Of course the shock and horror would turn to rage and shame among the leaders of the free world that the war in Ukraine had been allowed to fester. Of course Putin would realize he’d overplayed his hand and attempt to preempt the backlash by withdrawing his forces and his support for Ukrainian separatist terrorists. Of course the fact that two-thirds of the passengers were European (193 of them Dutch) would lead to massive Western protests and stiff penalties against Russia.

Of course none of that happened.

I said at the time that MH17 wouldn’t change Putin’s calculations in any way, but I hoped it would provoke a Western response that would. Somehow I managed to underestimate the cowardice of the Western world once again. The rhetoric changed a little, and briefly, but little else. An investigation was announced, although it would take a long time to get started since the separatist forces would not allow the wreckage and bodies to be collected until they had looted them. Where was the rage? Nobody believed the separatists’ excuses or Russian propaganda about anything other than a Russian missile. Was it because Ukraine was far away, was poor and unimportant, and had been turned into a war zone? Had Putin’s forces shot down that same aircraft over Amsterdam or Kuala Lumpur would it have made a difference? I’m not sure I want to know the answer.

So who was to blame? This is not a simple question even if you know the answer. That is, of course the person who pushed the button that launched the missile is to blame; that is the easy part. Shall we just arrest him and try him for murder? Responsibility is a greater concept than that. You have the commander who gave the order to push the button. Then the person who provided the missiles to the separatists. Then there are the officials who opened the border to allow military weaponry to cross into Ukraine and the ministers and generals in Moscow who gave those orders. Then we come to the desk where all power resides in Russia, the desk of the man those ministers and generals obey very carefully: the desk of Vladimir Putin.

Blaming Putin for these 298 deaths is as correct and as pointless as blaming the man who pressed the button that launched the missile.

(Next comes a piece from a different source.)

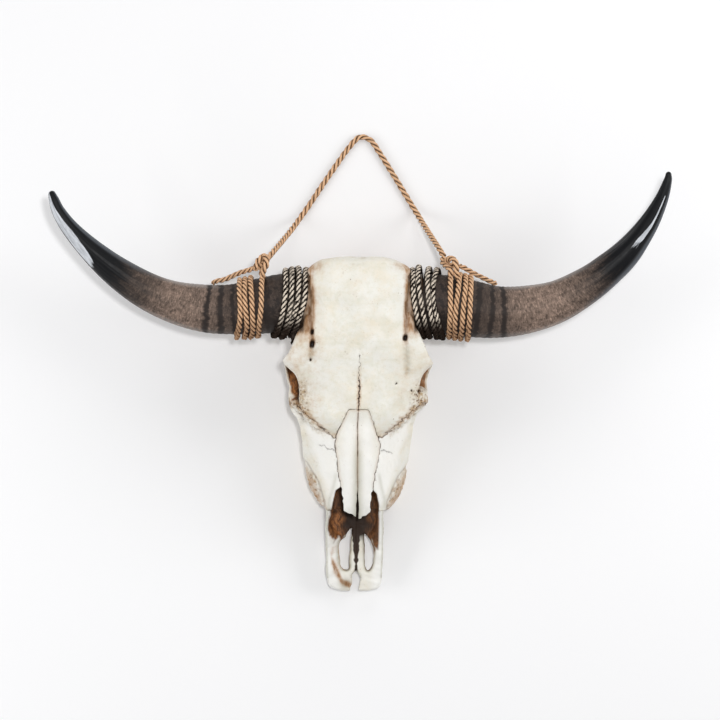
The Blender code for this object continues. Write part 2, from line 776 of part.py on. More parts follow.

Everyone had known for months that Russia arms and supports the separatists in Ukraine. Everyone had known for years that a mouse does not squeak in the Russian government without first getting Putin’s permission. So, yes, Putin is responsible for those 298 deaths, more than anyone else.

But blaming Putin for invading Ukraine—for annexing Crimea, for giving advanced surface-to-air missiles to separatists—is like blaming that proverbial scorpion for stinging the frog. It is expected. It is his nature. Instead of worrying about how to change the scorpion’s nature or, even worse, how best to appease it, we must focus on how the civilized world can contain the dangerous creature before more innocents die.

Therefore let us cast our net of responsibility where it may do some good. We turn to the leaders of the free world who did nothing to bolster the Ukrainian border even after Russia annexed Crimea and made its ambitions to destabilize Eastern Ukraine very clear. Is the West to blame? Did they push the button? No. They pretended that Ukraine would not affect them. They hoped that they could safely ignore Ukraine instead of defending the territorial integrity of a European nation under attack. They were paralyzed by fear and internal squabbles. They resisted strong sanctions on Russia because they were worried about the impact on their own economies. They protected jobs but lost lives.

Would this tragedy have happened had tough sanctions against Russia been put into effect the moment Putin moved on Crimea? Would it have happened had NATO made it clear from the start that they would defend the sovereignty of Ukraine with weapons and advisors on the ground? We will never know. Taking action requires courage and there can be high costs in achieving the goal. But as we now see in horror there are also high costs for inaction, and the goal still has not been achieved.

The argument that the only alternative to capitulation to Putin is World War III is for the simple-minded. There were, and always are, a range of responses. Financial and travel restrictions against Putin’s cronies and their families and harsh sanctions against key Russian economic sectors may also do some damage to European economies. Until MH17, Europe could argue about how much money their principles were worth. After MH17 they had to argue about how much money 298 lives were worth.